**Exercise:** Copy exactly the block of lines between the one containing "# Each piece in its own file" and the one containing "if empty is", inclusive.

start Data in this exercise

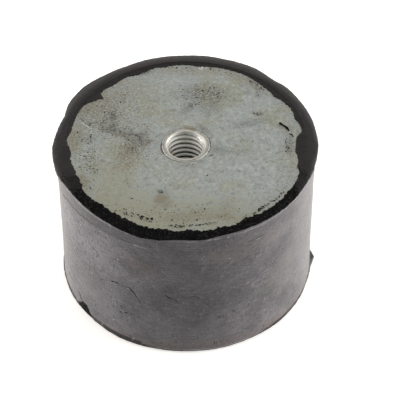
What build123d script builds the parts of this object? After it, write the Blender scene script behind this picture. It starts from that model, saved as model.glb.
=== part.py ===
from build123d import *
from math import radians, tan
import os

# Driving dimensions in millimetres
height = 50.0              # over the two rubber rims
side_radius = 37.4         # moulded side just above the foot
side_draft = 0.4           # how much wider the side is below the upper rim
mould_step = 0.15          # step left where the mould's top ring met its body
mould_step_drop = 6.5      # from the upper rim down to that step

rim_depth = 2.0            # height over which the upper rim flares out
rim_bevel_depth = 0.8      # trimmed bevel round the upper rim
rim_bevel_width = 0.9
foot_depth = 1.6           # height over which the side runs into the foot
foot_bevel_depth = 0.6     # trimmed bevel round the foot
foot_bevel_width = 0.6

rubber_skin = 1.5          # rubber round the edge of a plate
lip_thickness = 0.4        # rubber left lying on the face of a plate
lower_lip_reach = 1.6      # how far it reaches in over the lower plate, whose face is hidden

plate_thickness = 3.0

thread_diameter = 12.0     # M12 coarse
thread_pitch = 1.75
mouth_allowance = 0.15     # countersink beyond the thread's outer radius
bore_depth = 14.0          # from the bush's face to the drill's shoulder
drill_point_angle = 118.0
end_wall = 1.5             # steel left below the drill's point

spigot_wall = 1.15         # steel outside the thread where the bush passes the plate
spigot_crevice = 0.06      # gap between the bush and the hole in the plate
spigot_proud = 0.15        # how far the staked end stands above the plate
spigot_bevel = 0.25        # bevel round the staked end
collar_step = 2.8          # shoulder that the plate rests on
collar_chamfer = 1.0

# Knife cuts round the upper rim: angle in degrees from +X, and how far the rubber stands out there
rim_cuts = [
    (0, 1.0), (10, 0.85), (36, 0.85), (46, 0.35), (57, 1.0), (69, 1.05), (90, 0.6), (108, 0.8),
    (116, 0.7), (128, 0.9), (140, 1.6), (152, 1.25), (160, 0.3), (170, 0.5), (180, 1.15),
    (196, 1.1), (206, 0.35), (219, 0.45), (235, 0.8), (250, 1.4), (258, 1.4), (265, 0.85),
    (279, 1.05), (286, 0.65), (309, 0.7), (330, 0.4), (348, 0.4),
]

# The same round the foot, with a pointed tag of flash beside +X
foot_cuts = [
    (-5, 0.4), (1, 1.5), (6, 0.4), (21, 0.2), (46, 0.1), (70, 0.3), (99, 0.1), (128, 0.4),
    (155, 0.2), (180, 0.4), (200, 0.1), (212, 0.0), (224, -0.25), (236, 0.05), (258, -0.3),
    (272, -0.4), (284, -0.25), (300, -0.3), (316, 0.1), (330, 0.1), (344, 0.1),
]

# Ragged inner edge of the upper lip: angle, and how far the rubber reaches in over the plate's edge,
# for a corner and for the middle of the curve that follows it, in turn
lip_reach = [
    (344, 2.0), (350, 2.8), (354, 3.9), (359, 4.05), (365, 3.4), (367, 2.2), (368, 1.4), (373, 1.2),
    (378, 1.9), (387, 1.45), (397, 2.5), (404, 1.9), (410, 1.4), (420, 0.85), (430, 0.95), (438, 0.85),
    (444, 1.5), (451, 0.9), (460, 1.3), (468, 0.95), (475, 1.7), (481, 1.6), (490, 2.1), (494, 1.7),
    (498.5, 1.9), (499.5, 3.0), (500.5, 3.9), (505, 2.6), (510, 1.5), (517, 1.0), (525, 1.3), (529, 1.7),
    (532, 1.4), (536, 0.85), (540, 1.2), (544, 1.9), (549, 1.5), (556, 1.75), (564, 1.95), (568, 1.6),
    (571, 1.0), (575, 0.85), (578, 1.4), (588, 1.65), (603, 1.6), (612, 1.15), (620, 1.9), (625, 1.2),
    (630, 2.0), (637, 1.15), (645, 1.9), (652, 1.3), (660, 1.85), (665, 1.1), (670, 1.0), (685, 0.8),
    (699, 1.0), (702, 1.4),
]

# Sizes that follow from the ones above
mid_plane = Plane.XY.offset(height / 2)
plate_radius = side_radius - rubber_skin
plate_face = height - lip_thickness
plate_back = plate_face - plate_thickness
thread_radius = thread_diameter / 2
tap_radius = (thread_diameter - thread_pitch) / 2
mouth_radius = thread_radius + mouth_allowance
spigot_radius = thread_radius + spigot_wall
collar_radius = spigot_radius + collar_step
bush_face = plate_face + spigot_proud
bore_floor = bush_face - bore_depth
shoulder_radius = side_radius + side_draft + mould_step
step_radius = side_radius + side_draft
drill_point = bore_floor - tap_radius / tan(radians(drill_point_angle / 2))
bush_end = drill_point - end_wall


def rim_point(angle, radius):
    return Vector(radius, 0).rotate(Axis.Z, angle)


# A closed line of shallow arcs that meet where the knife was set down again
def trimmed_outline(radius, cuts):
    first_angle, first_stand_out = cuts[0]
    ends = cuts[1:] + [(first_angle + 360, first_stand_out)]
    for (start, stand_out), (end, next_stand_out) in zip(cuts, ends):
        ThreePointArc(
            rim_point(start, radius + stand_out),
            rim_point((start + end) / 2, radius + (stand_out + next_stand_out) / 2),
            rim_point(end, radius + next_stand_out),
        )


# The opening in the upper lip, through which the plate shows: curves that meet in corners
def ragged_outline():
    points = [rim_point(angle, plate_radius - reach) for angle, reach in lip_reach]
    for corner, middle, next_corner in zip(points[::2], points[1::2], points[2::2] + points[:1]):
        ThreePointArc(corner, middle, next_corner)


# The same points left on the moulded circle, where the trimmed rubber starts
def untrimmed(cuts):
    return [(angle, 0) for angle, stand_out in cuts]


# The disc as it is blanked, before its centre hole
with BuildPart() as plate_blank:
    with Locations((0, 0, plate_back)):
        Cylinder(plate_radius, plate_thickness, align=(Align.CENTER, Align.CENTER, Align.MIN))

# The bush as it is turned, before its hole is drilled
with BuildPart() as bush_blank:
    with BuildSketch(Plane.XZ):
        with BuildLine():
            Polyline(
                (0, bush_end),
                (collar_radius, bush_end),
                (collar_radius, plate_back),
                (spigot_radius, plate_back),
                (spigot_radius, bush_face),
                (0, bush_face),
                close=True,
            )
        make_face()
    revolve(axis=Axis.Z)
    chamfer(bush_blank.edges().group_by(Axis.Z)[0], collar_chamfer)
    chamfer(bush_blank.edges().group_by(Axis.Z)[-1], spigot_bevel)

with BuildPart() as top_plate:
    add(plate_blank)
    with Locations((0, 0, plate_face)):
        Hole(spigot_radius + spigot_crevice)
top_plate.part.label = "top_plate"

# A blind hole: tapping size, drill point below and countersink above
with BuildPart() as top_bush:
    add(bush_blank)
    with BuildSketch(Plane.XZ):
        with BuildLine():
            Polyline(
                (0, drill_point),
                (tap_radius, bore_floor),
                (tap_radius, bush_face - (mouth_radius - tap_radius)),
                (mouth_radius, bush_face),
                (0, bush_face),
                close=True,
            )
        make_face()
    revolve(axis=Axis.Z, mode=Mode.SUBTRACT)
top_bush.part.label = "top_bush"

with BuildPart() as bottom_plate:
    mirror(top_plate.part, about=mid_plane)
bottom_plate.part.label = "bottom_plate"

with BuildPart() as bottom_bush:
    mirror(top_bush.part, about=mid_plane)
bottom_bush.part.label = "bottom_bush"

# Rubber moulded round both ends' steel, then trimmed by hand
with BuildPart() as rubber_body:
    with BuildSketch(Plane.XZ):
        with BuildLine():
            Polyline(
                (0, foot_depth),
                (side_radius, foot_depth),
                (step_radius, height - mould_step_drop),
                (step_radius + mould_step, height - mould_step_drop + mould_step),
                (shoulder_radius, height - rim_depth),
                (0, height - rim_depth),
                close=True,
            )
        make_face()
    revolve(axis=Axis.Z)
    for level, radius, cuts in (
        (height - rim_depth, shoulder_radius, untrimmed(rim_cuts)),
        (height - rim_bevel_depth, shoulder_radius, rim_cuts),
        (height, shoulder_radius - rim_bevel_width, rim_cuts),
    ):
        with BuildSketch(Plane.XY.offset(level)):
            with BuildLine():
                trimmed_outline(radius, cuts)
            make_face()
    loft(ruled=True)
    for level, radius, cuts in (
        (0, side_radius - foot_bevel_width, foot_cuts),
        (foot_bevel_depth, side_radius, foot_cuts),
        (foot_depth, side_radius, untrimmed(foot_cuts)),
    ):
        with BuildSketch(Plane.XY.offset(level)):
            with BuildLine():
                trimmed_outline(radius, cuts)
            make_face()
    loft(ruled=True)
    for blank in (plate_blank, bush_blank):
        add(blank.part, mode=Mode.SUBTRACT)
        mirror(blank.part, about=mid_plane, mode=Mode.SUBTRACT)
    with BuildSketch(Plane.XY.offset(plate_face)):
        with BuildLine():
            ragged_outline()
        make_face()
    extrude(amount=lip_thickness, mode=Mode.SUBTRACT)
    with BuildSketch(Plane.XY):
        Circle(plate_radius - lower_lip_reach)
    extrude(amount=lip_thickness, mode=Mode.SUBTRACT)
rubber_body.part.label = "rubber_body"

# Each piece in its own file
os.makedirs("parts", exist_ok=True)
for piece in (rubber_body, top_plate, top_bush, bottom_plate, bottom_bush):
    export_step(piece.part, f"parts/{piece.part.label}.step")
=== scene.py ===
from math import atan2, cos, degrees, hypot, pi, radians, sin, tan
from random import Random

import bmesh
import bpy
from mathutils import Matrix, Vector, noise
from mathutils.bvhtree import BVHTree


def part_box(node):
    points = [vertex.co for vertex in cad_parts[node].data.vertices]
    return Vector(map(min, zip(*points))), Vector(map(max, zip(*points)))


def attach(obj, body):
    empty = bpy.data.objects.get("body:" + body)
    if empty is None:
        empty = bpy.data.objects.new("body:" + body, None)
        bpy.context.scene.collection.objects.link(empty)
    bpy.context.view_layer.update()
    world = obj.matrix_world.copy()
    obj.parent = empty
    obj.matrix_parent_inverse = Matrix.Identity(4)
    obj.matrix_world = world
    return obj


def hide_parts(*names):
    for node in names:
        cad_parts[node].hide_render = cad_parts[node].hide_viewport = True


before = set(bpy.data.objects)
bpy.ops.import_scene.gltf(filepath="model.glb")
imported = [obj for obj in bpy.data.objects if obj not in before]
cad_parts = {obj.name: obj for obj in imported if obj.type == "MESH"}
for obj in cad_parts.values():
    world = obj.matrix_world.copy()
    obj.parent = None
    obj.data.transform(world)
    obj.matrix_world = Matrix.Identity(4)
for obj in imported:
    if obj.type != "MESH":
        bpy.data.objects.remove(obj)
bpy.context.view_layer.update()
print("solids:", ", ".join(sorted(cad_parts)))

mm = 0.001

# Sizes that the solids give, in mm. Meshes are modelled in mm and scaled once at the end
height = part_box("rubber_body")[1].z / mm
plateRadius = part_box("top_plate")[1].x / mm
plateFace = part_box("top_plate")[1].z / mm
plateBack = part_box("top_plate")[0].z / mm
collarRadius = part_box("top_bush")[1].x / mm
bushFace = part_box("top_bush")[1].z / mm
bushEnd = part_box("top_bush")[0].z / mm
sideRadius = 37.4       # moulded side just above the foot
shoulderRadius = 37.95  # the same below the upper rim
stepRise = 0.15         # step left by the mould's top ring
stepLevel = 43.5
stepBlend = 6           # height over which the side meets that step where it has worn away
rimFlare = 48.4         # where the upper rim starts to stand out
rimEdge = 48.8          # where it stands out in full
footFlare = 1.6
toolMark = 6.62         # radius of the groove that the staking tool left in the bush's face


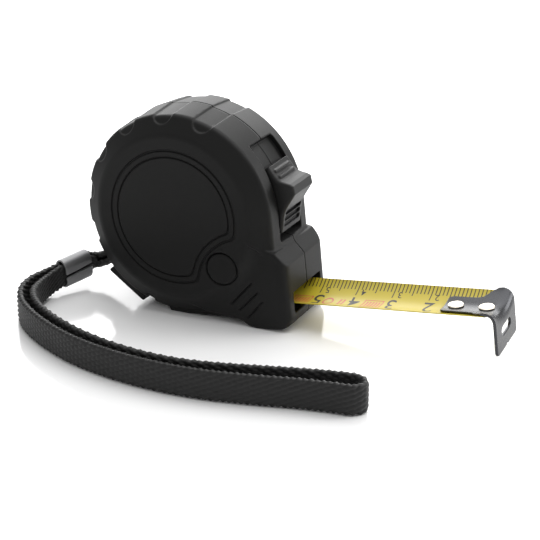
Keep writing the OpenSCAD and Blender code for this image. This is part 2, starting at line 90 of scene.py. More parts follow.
MM = 0.001
FAR = 9
JOINTS = {joint["name"]: joint for joint in frame["joints"]}
SPOOL_AT = Vector(JOINTS["spool_spin"]["pos_m"])
ALONG = Vector(JOINTS["blade_slide"]["axis"]).normalized()
ACROSS = Vector((0, 1, 0))
UPRIGHT = ALONG.cross(ACROSS)
CASE_FRAME = Matrix.Translation(SPOOL_AT) @ Matrix((ALONG, ACROSS, UPRIGHT)).transposed().to_4x4()
CASE_FRAME = CASE_FRAME @ Matrix.Scale(MM, 4)

# Sizes that the frame fixes, in millimetres in the case's frame
CASE_R = SPOOL_AT.z / MM
HALF_W = -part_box("case_left")[0].y / MM
HALF_RIM = HALF_W - 2.9
RIM_DRAFT = 0.8
RIM_SLOPE = (0.5093, 0.8606)
WALL = 1.8
NOSE_X = CASE_R + 2.8
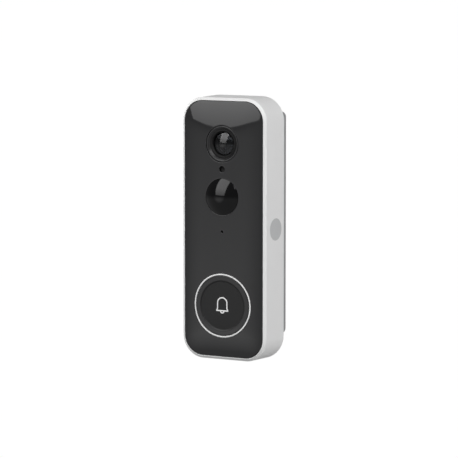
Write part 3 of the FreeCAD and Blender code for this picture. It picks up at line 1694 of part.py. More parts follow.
def port_cover():
    """A rubber flap, flush with the underside, with a plug that fills the port's mouth."""
    body = new_body("port_cover")
    base = ("-dims.socket_offset", "-place.level_port")
    flap = sketch_on(body, "flap", "XY_Plane", *base, "place.low_under")
    rounded(flap, "dims.flap_width", "dims.flap_depth", "dims.flap_corner - dims.flap_gap")
    pad(body, "flap_plate", flap, "dims.flap_thickness - dims.flap_gap / 2")
    plug = sketch_on(body, "plug", "XY_Plane", *base, "place.low_under + dims.flap_thickness / 2")
    rounded(plug, "dims.plug_in_width", "dims.plug_in_depth", "dims.flap_corner - dims.flap_gap")
    pad(body, "port_plug", plug, "place.plug_in_top - place.low_under - dims.flap_thickness / 2")


def build():
    """Makes every sub-part."""
    mounting_plate()
    release_catch()
    main_housing()
    side_badge()
    rear_cover()
    cover_screws()
    rear_seal()
    terminals()
    front_panel()
    camera_bezel()
    lens()
    camera_module()
    light_sensor()
    motion_sensor()
    microphone()
    light_ring()
    button_cap(bell_icon())
    button_switch()
    chassis()
    main_board()
    board_parts()
    battery()
    speaker()
    charging_socket()
    port_cover()


def check():
    """Stops unless every object is sound."""
    doc.recompute()
    for item in doc.Objects:
        if "Invalid" in item.State or "Error" in item.State:
            raise ValueError(f"{item.Label} is {item.State}")
    for item in nodes:
        if item.Shape.isNull() or not item.Shape.isValid() or not item.Shape.Solids:
            raise ValueError(f"{item.Label} has no sound solid")
        print(f"{item.Label}: {len(item.Shape.Solids)} solids, {item.Shape.Volume:.1f} mm3")


build()
check()
os.makedirs("parts", exist_ok=True)
for item in nodes:
    item.Shape.exportStep(f"parts/{item.Label}.step")
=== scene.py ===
"""Battery video doorbell: the visible surfaces, finishes, light and camera round its packed frame.

Shape functions work in millimetres and every mesh is in metres. +Z is up and the front faces -Y.
A level is a distance in front of the wall, so a level L lies at Y = -L.
"""
import json
import math
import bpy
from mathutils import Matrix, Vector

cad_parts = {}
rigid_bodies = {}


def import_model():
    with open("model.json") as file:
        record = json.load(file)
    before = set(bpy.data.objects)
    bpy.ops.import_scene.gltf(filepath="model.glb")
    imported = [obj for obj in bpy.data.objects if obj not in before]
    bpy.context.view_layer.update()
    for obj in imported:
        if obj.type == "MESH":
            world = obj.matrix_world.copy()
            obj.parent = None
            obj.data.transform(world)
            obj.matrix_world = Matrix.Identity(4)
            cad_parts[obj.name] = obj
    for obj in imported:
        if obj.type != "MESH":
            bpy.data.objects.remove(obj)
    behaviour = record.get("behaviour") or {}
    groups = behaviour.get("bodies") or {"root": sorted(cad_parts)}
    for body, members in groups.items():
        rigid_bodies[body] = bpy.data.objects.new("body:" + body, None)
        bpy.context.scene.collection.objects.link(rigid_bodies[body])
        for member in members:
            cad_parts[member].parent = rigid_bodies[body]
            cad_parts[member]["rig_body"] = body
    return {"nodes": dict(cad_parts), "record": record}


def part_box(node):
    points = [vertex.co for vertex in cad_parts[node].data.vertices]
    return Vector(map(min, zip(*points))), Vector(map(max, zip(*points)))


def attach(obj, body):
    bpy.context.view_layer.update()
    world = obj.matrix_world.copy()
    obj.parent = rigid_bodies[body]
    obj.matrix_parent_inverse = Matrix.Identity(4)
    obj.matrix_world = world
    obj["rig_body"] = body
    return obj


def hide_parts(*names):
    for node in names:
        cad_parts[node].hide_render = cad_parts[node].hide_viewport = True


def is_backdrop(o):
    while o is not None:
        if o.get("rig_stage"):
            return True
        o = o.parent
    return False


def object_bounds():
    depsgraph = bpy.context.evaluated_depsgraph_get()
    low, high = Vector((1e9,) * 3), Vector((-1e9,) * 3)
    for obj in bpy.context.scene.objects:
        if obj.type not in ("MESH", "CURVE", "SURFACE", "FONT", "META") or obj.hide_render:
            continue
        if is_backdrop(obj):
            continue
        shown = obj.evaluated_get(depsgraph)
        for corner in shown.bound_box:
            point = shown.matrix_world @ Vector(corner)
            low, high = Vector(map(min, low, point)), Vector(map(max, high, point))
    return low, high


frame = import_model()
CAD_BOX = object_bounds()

from types import SimpleNamespace

import bmesh
import bpy
import numpy as np
from bpy.props import FloatProperty, IntProperty, PointerProperty, StringProperty
from bpy.types import Node, NodeSocket, Operator, Panel, PropertyGroup
from mathutils import Vector
from mathutils.geometry import delaunay_2d_cdt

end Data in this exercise

**Task output:**
# Each piece in its own file
os.makedirs("parts", exist_ok=True)
for piece in (rubber_body, top_plate, top_bush, bottom_plate, bottom_bush):
    export_step(piece.part, f"parts/{piece.part.label}.step")
=== scene.py ===
from math import atan2, cos, degrees, hypot, pi, radians, sin, tan
from random import Random

import bmesh
import bpy
from mathutils import Matrix, Vector, noise
from mathutils.bvhtree import BVHTree


def part_box(node):
    points = [vertex.co for vertex in cad_parts[node].data.vertices]
    return Vector(map(min, zip(*points))), Vector(map(max, zip(*points)))


def attach(obj, body):
    empty = bpy.data.objects.get("body:" + body)
    if empty is None:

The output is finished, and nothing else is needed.